The Clean Power Plan isn’t final yet. EPA issued the proposal in June and is taking comments from states and a wide variety of stakeholders through the end of the month. In June 2015, EPA plans to issue a final rule. States will then have a year (or two, if they get an extension) to submit their plans, which EPA will then have to review. States will have 15 years from now to reach their goals.

It may seem like a long process, but states are already thinking about steps they’d want to take to reduce power plant emissions and encourage clean energy and energy efficiency. For example, Montana’s Department of Environmental Quality has put out a white paper on potential strategies for reducing emissions — including increasing energy efficiency and renewable energy, switching some power production to natural gas, and using carbon capture and storage.

Here in Missouri, you’re already working on a comprehensive energy plan for the state. You’ll be looking to other states to see what has worked for them. And other states will also be looking to you as a leader.

There’s an almost bewildering array of clean energy and energy-efficiency policies and technologies to choose from. I spoke at a construction conference last week to companies that have pushed the envelope of energy-efficient, green buildings through internet-connected temperature sensors, LED lighting, and even nanotechnology.

One of the best ways to harness the creativity and innovation of our companies and the creativity and innovation of our cities and states is to work together — through public-private partnerships. That’s the final thing I’d like to talk to you about, because I see bringing diverse interests together as a key to our clean energy future. For example, the insurance industry can partner with governments to identify and quantify risks. Government can partner with construction and technology companies to increase the energy efficiency of our buildings.

One example of a partnership right here in Missouri is the PACE program that started in St. Louis last year. The program gives homeowners and owners of commercial, industrial and multi-family properties access to affordable, long-term financing for smart energy and efficiency upgrades.

A number of states are exploring clean energy banks that can leverage limited public dollars to attract private capital for investment in clean energy and clean transportation initiatives. Last month, New York’s Green Bank announced its first $200 million had catalyzed $600 million in private investments, including for small-scale combined heat and power units for hospitals.

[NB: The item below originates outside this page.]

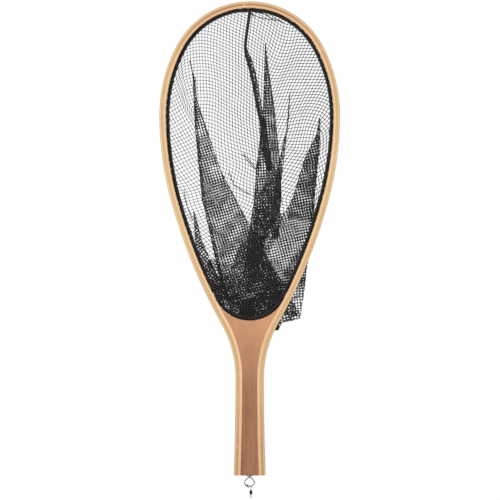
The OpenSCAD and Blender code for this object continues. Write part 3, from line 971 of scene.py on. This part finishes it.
glue_material = twine_material("glue", srgb(146, 98, 62), srgb(168, 118, 80), 0.0)
make_mesh("glue_lines", *joined([glue_line(edge) for edge in PLY_EDGES[:2]]), "frame", "brown_strip", glue_material)

# ---------------------------------------------------------------- CAD nodes: coordinates and materials


def store(node, name, values):
    """Writes a vector for each vertex of a CAD node, for its material to read. The shape isn't touched."""
    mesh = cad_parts[node].data
    attribute = mesh.attributes.new(name, "FLOAT_VECTOR", "POINT")
    attribute.data.foreach_set("vector", values.astype(np.float32).ravel())


def positions(node):
    """Vertex places of a CAD node, in mm."""
    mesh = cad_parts[node].data
    co = np.empty(len(mesh.vertices) * 3, np.float32)
    mesh.vertices.foreach_get("co", co)
    return co.reshape(-1, 3).astype(float) / MM


def paint(node, material):
    """Gives a CAD node a material in place of its own."""
    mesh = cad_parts[node].data
    mesh.materials.clear()
    mesh.materials.append(material)


# Each lamination: its pale and deep colour, its tint near the tip and the butt, and where along the strip (mm
# from the tip, negative on the left) the bamboo's nodes fall.
LAMINATIONS = {
    "outer_lamination": (
        srgb(231, 201, 150),
        srgb(211, 176, 121),
        srgb(216, 168, 126),
        (-6, -104, 122, -322, 381, -590, 612),
    ),
    "middle_lamination": (
        srgb(224, 186, 141),
        srgb(205, 161, 115),
        srgb(150, 98, 62),
        (-6, -187, 118, -402, 466, -640),
    ),
    "inner_lamination": (
        srgb(242, 203, 154),
        srgb(229, 185, 137),
        srgb(218, 168, 122),
        (-6, -98, 126, -262, 300, -455, 540),
    ),
}
for node, (pale, deep, tint, node_places) in LAMINATIONS.items():
    co = positions(node)
    along, inset = strip_coordinates(co[:, 0], co[:, 2])
    store(node, "strip", np.stack([along, inset, co[:, 1]], axis=-1) * MM)
    paint(node, lamination_material(node + "_wood", pale, deep, tint, node_places, PLY_EDGES[:2]))
paint("handle_core", core_material())

cord_material = braid_material("black_braid", 2.2, 3)
for node, middle in (("hem_cord", HEM_INSET), ("lacing_cord", -0.3)):
    co = positions(node)
    along, inset = strip_coordinates(co[:, 0], co[:, 2])
    angle = np.arctan2(co[:, 1], inset - middle)
    store(node, "braid", np.stack([along * MM, angle, np.zeros(len(co))], axis=-1))
    paint(node, cord_material)
paint("hem_loops", net_material)

brass = metal_material("aged_brass", srgb(176, 136, 88), srgb(92, 66, 44), 0.9, 0.32, 0.8)
dark_steel = metal_material("dark_wire", srgb(120, 118, 114), srgb(52, 50, 48), 0.95, 0.25, 0.6)
bright_steel = metal_material("bright_wire", srgb(176, 176, 172), srgb(96, 92, 86), 1.0, 0.22, 0.4)
black_barrel = metal_material("black_barrel", srgb(46, 45, 44), srgb(20, 19, 18), 0.7, 0.3, 0.5)
for node, material in (
    ("screw_eye", brass),
    ("butt_washer", brass),
    ("lanyard_ring", dark_steel),
    ("swivel_upper_eye", bright_steel),
    ("swivel_barrel", black_barrel),
    ("swivel_lower_eye", bright_steel),
):
    paint(node, material)

# The ring's hooked end goes on over the other wire and curls round it. The heights are below the ring's top.
HOOK = ((-0.7, 0, -11.95), (-1.9, -0.35, -11.7), (-3.0, -1.2, -11.15), (-4.0, -1.45, -10.8), (-5.1, -0.95, -11.1))
HOOK += ((-5.5, -0.2, -12.0),)
ring_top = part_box("lanyard_ring")[1].z / MM
hook = resampled(rounded(HOOK), 0.15) + (0.0, 0.0, ring_top)
hook_radii = np.full(len(hook), 0.6)
hook_radii[-4:] = (0.58, 0.5, 0.35, 0.01)  # the wire's end is rounded
make_mesh("ring_hook", *single_tube(hook, hook_radii, 20), "ring", "dark_wire", dark_steel)

# ---------------------------------------------------------------- stage: floor, light, camera


FLOOR_HALF = 20.0
CAMERA_WIDTH = 0.63275  # metres across the picture
CAMERA_PLACE = (0.0004, -3.0, 0.2854)


def add_floor():
    """The pale floor, just below the net's lowest point."""
    signs = ((-1, -1), (1, -1), (1, 1), (-1, 1))
    corners = [(x * FLOOR_HALF, y * FLOOR_HALF) for x, y in signs]
    mesh = bpy.data.meshes.new("floor")
    height = cad_low.z - 0.0005
    mesh.from_pydata([(x, y, height) for x, y in corners], [], [(0, 1, 2, 3)])
    mesh.materials.append(stage_material())
    floor = bpy.data.objects.new("floor", mesh)
    bpy.context.scene.collection.objects.link(floor)


def add_light(name, place, aim, size, power):
    """A square area light."""
    light = bpy.data.lights.new(name, "AREA")
    light.size, light.energy = size, power
    lamp = bpy.data.objects.new(name, light)
    lamp.location = place
    lamp.rotation_mode = "QUATERNION"
    lamp.rotation_quaternion = (Vector(aim) - Vector(place)).to_track_quat("-Z", "Y")
    bpy.context.scene.collection.objects.link(lamp)


def add_world(seen, cast):
    """A white surround: the camera sees one strength, surfaces are lit by another."""
    world = bpy.data.worlds.new("surround")
    world.use_nodes = True
    tree = world.node_tree
    tree.nodes.clear()
    path = tree.nodes.new("ShaderNodeLightPath")
    strength = tree.nodes.new("ShaderNodeMapRange")
    strength.inputs["To Min"].default_value = cast
    strength.inputs["To Max"].default_value = seen
    back = tree.nodes.new("ShaderNodeBackground")
    back.inputs["Color"].default_value = (1, 1, 1, 1)
    out = tree.nodes.new("ShaderNodeOutputWorld")
    tree.links.new(path.outputs["Is Camera Ray"], strength.inputs["Value"])
    tree.links.new(strength.outputs[0], back.inputs["Strength"])
    tree.links.new(back.outputs[0], out.inputs["Surface"])
    bpy.context.scene.world = world


def add_camera():
    """A camera straight in front, as in the photo."""
    camera = bpy.data.cameras.new("camera")
    camera.type = "ORTHO"
    camera.ortho_scale = CAMERA_WIDTH
    camera.clip_end = 20
    holder = bpy.data.objects.new("camera", camera)
    holder.location = CAMERA_PLACE
    holder.rotation_euler = (math.pi / 2, 0, 0)
    bpy.context.scene.collection.objects.link(holder)
    bpy.context.scene.camera = holder


add_floor()
add_world(seen=1.0, cast=0.68)
middle = (cad_low + cad_high) / 2
add_light("key", (-1.1, -2.0, 1.5), middle, 1.2, 22)
add_light("fill", (1.6, -1.6, 0.6), middle, 1.4, 8)
add_camera()
bpy.context.scene.view_settings.view_transform = "Standard"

We’re also seeing innovative partnerships developing at the energy-water nexus. For example, in Texas, CPS Energy and the San Antonio Water System have partnered to cool the city’s power plants with wastewater, ensuring the city has enough water for power generation even in a drought.

We live in challenging times and, as your know, “challenge” is just another word for “opportunity.” Now, as in the past, our cities and states are the incubators of innovation. We need to encourage this innovation, encourage states to share what they’ve learned, and encourage our leading innovators in the public and private sectors to work together to find pragmatic solutions.

The steps our cities and states have taken in recent years to encourage clean energy and energy efficiency — and the steps they will take in coming years — will help us all get to a clean energy future.


And that will be good for our environment and our economy.